Think of a basic (ideal) CMOS switch, when on it acts like a wire, when off it acts like an open circuit. Both times the switch is using basically zero power itself. However, when switching you need to charge and discharge the gate capacitances, this takes energy. At a fixed voltage, the energy that goes into charging and discharging the capacitance is constant, e.g. you need 0.5J of energy to charge a 1F cap to 1V regardless of how fast you do it. So that's a fixed loss per cycle.
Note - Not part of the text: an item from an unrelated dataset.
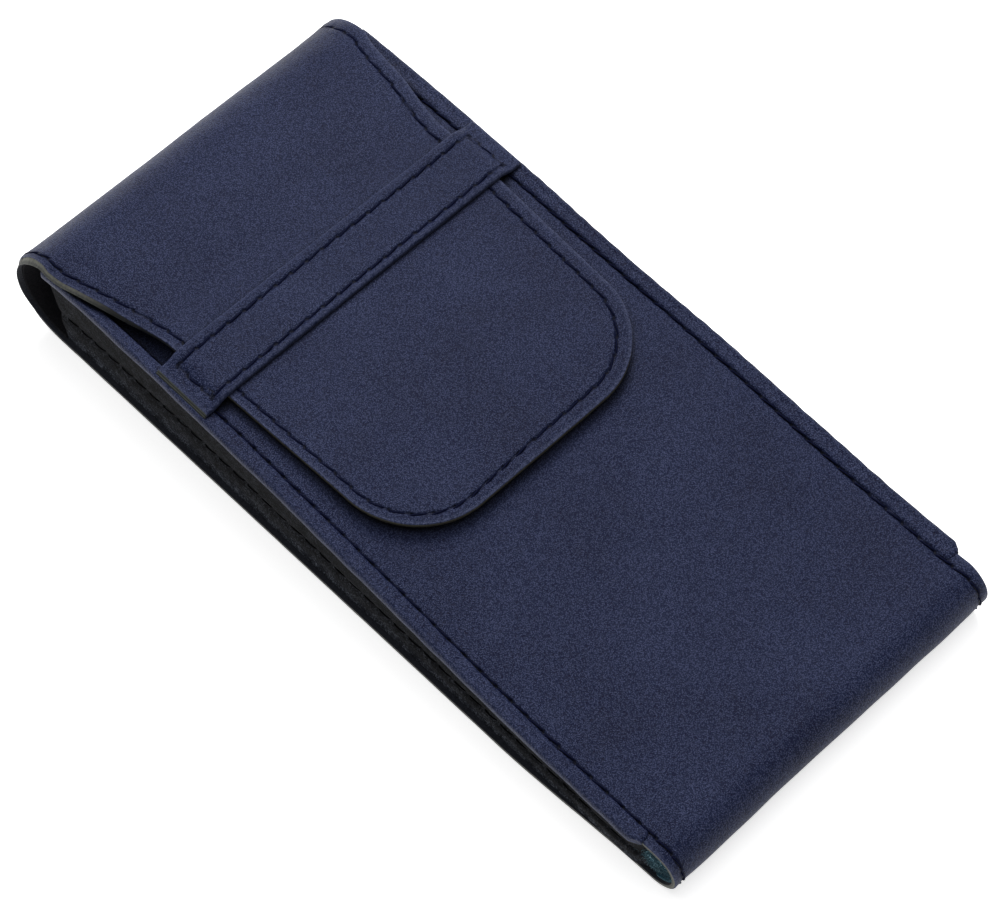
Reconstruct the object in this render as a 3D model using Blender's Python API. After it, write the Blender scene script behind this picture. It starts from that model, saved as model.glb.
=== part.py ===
"""Brush pouch of folded leather with a tuck-in flap.

Frame: origin under the middle of the back panel, +X to the right, +Y towards the rolled top fold,
+Z up out of the front. The case lies on its back. All lengths are in metres.

One leather strip runs from the mouth down the front, round the bottom fold, along the back, round
the top fold and down again as the flap and its tongue. The top fold is cut into two parts, hinged on
the outer skin of the leather, so that it can unroll.
"""

import math

import bmesh
import bpy

for stale in list(bpy.data.objects):
    bpy.data.objects.remove(stale, do_unlink=True)

# ---------------------------------------------------------------- sizes
LENGTH = 0.200            # over the threads at both folds
HALF_W = 0.0474           # half width of the back, the fold and the hems
LEATHER = 0.0012          # outer leather
LINING = 0.0006           # velour and facing
GAP = 0.0001              # between pieces that lie on each other
THREAD_W = 0.0005
THREAD_H = 0.00027
THREAD_LIFT = 0.00003

BOTTOM_R = 0.0067         # bottom fold, outer radius
BOTTOM_Y = -(LENGTH / 2 - THREAD_H - THREAD_LIFT) + BOTTOM_R
FOLD_Y = 0.0860           # where the top fold starts and ends
FOLD_A = LENGTH / 2 - THREAD_H - THREAD_LIFT - FOLD_Y
FOLD_TOP = 0.0290         # height over the top of the fold
FOLD_B = FOLD_TOP / 2
HINGE_GAP = 0.00005

FRONT_LOW = 2 * BOTTOM_R  # front skin above the bottom fold
FRONT_HIGH = 0.0248       # front skin where it is highest
FRONT_HIGH_Y = 0.062
FRONT_DROOP = 0.0010      # how far the mouth edge sinks again
MOUTH_Y = 0.0900

HEM_W = 0.0035
HEM_IN = HALF_W - HEM_W   # inner side of the hem
HEM_UP = 0.0006
HEM_DOWN = 0.0017
HEM_END_Y = -0.0906
LEAF_HALF_W = HEM_IN - 0.0001
BOTTOM_HALF_W = 0.0460

GUSSET_X = 0.0454
GUSSET_T = 0.0010
GUSSET_LOW_Y = -0.0890
GUSSET_HIGH_Y = 0.0856
GUSSET_LEAN = 0.0038      # the mouth end leans out towards the hem's corner

STRAP_LOW_Y = 0.0370
STRAP_HIGH_Y = 0.0523
STRAP_T = 0.0013
STRAP_ROLL = 0.00035
STRAP_HALF = 0.0463
STRAP_STITCH_LOW = 0.0388
STRAP_STITCH_HIGH = 0.0497
STRAP_STITCH_X = 0.0428

FLAP_SPLIT_Y = 0.0534     # flap above, tongue below
FLAP_HALF_STRAP = 0.0404
TONGUE_TIP_Y = -0.0167
TONGUE_CORNER = 0.0200
TONGUE_HALF_LOW = 0.0382
FLAP_STACK = GAP + LINING + GAP / 2 + LEATHER   # front skin to the top of the flap
SEAM_INSET = 0.0035


# ---------------------------------------------------------------- small maths
def ease(u):
    u = min(1.0, max(0.0, u))
    return 0.5 - 0.5 * math.cos(math.pi * u)


def front_z(y):
    """Height of the front panel's skin: thin at the bottom fold, full from the strap up."""
    z = FRONT_LOW + (FRONT_HIGH - FRONT_LOW) * ease((y - BOTTOM_Y) / (FRONT_HIGH_Y - BOTTOM_Y))
    if y > FRONT_HIGH_Y:
        z -= FRONT_DROOP * ((y - FRONT_HIGH_Y) / (MOUTH_Y - FRONT_HIGH_Y)) ** 2
    return z


def spread(a, b, n):
    return [a + (b - a) * i / (n - 1) for i in range(n)]


def flap_z(y):
    """Height of the flap's skin, from under the strap up to the top of the fold."""
    low = front_z(FLAP_SPLIT_Y) + FLAP_STACK
    if y <= FLAP_SPLIT_Y:
        return front_z(y) + FLAP_STACK
    return low + (FOLD_TOP - low) * ease((y - FLAP_SPLIT_Y) / (FOLD_Y - FLAP_SPLIT_Y))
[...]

The interesting things happen when you change the voltage. Now I can't say why many chips need more voltage at higher frequencies, but I can say that the energy stored in the gate capacitances is $$E = 0.5*C*V^2$$ Where E is energy, C is capacitance and V is the gate voltage. Our ideal switching power loss is $$P = E*f\ \ \ or\ \ \ 0.5*C*f*V^2$$ Where P is power and f is frequency. So higher frequencies need proportionally more power, but higher voltages need exponentially more power and because higher clocks tend to go hand in hand with higher core voltages, the power required can rise quite quickly.

Then you've also got things like on-state resistance, non-ideal switches, power loss that rises with temperature (high clock = more voltage = more loss = higher temperature = more lossy circuits = even more loss), static loss (CMOS switches are never truly off and they leak more and more power as the temperature climbs). So there's quite a few reasons that cause power losses in modern chips to be non-linear. Basically anything that increases the power draw and thus the temperature makes everything worse... it's a fine balancing act really.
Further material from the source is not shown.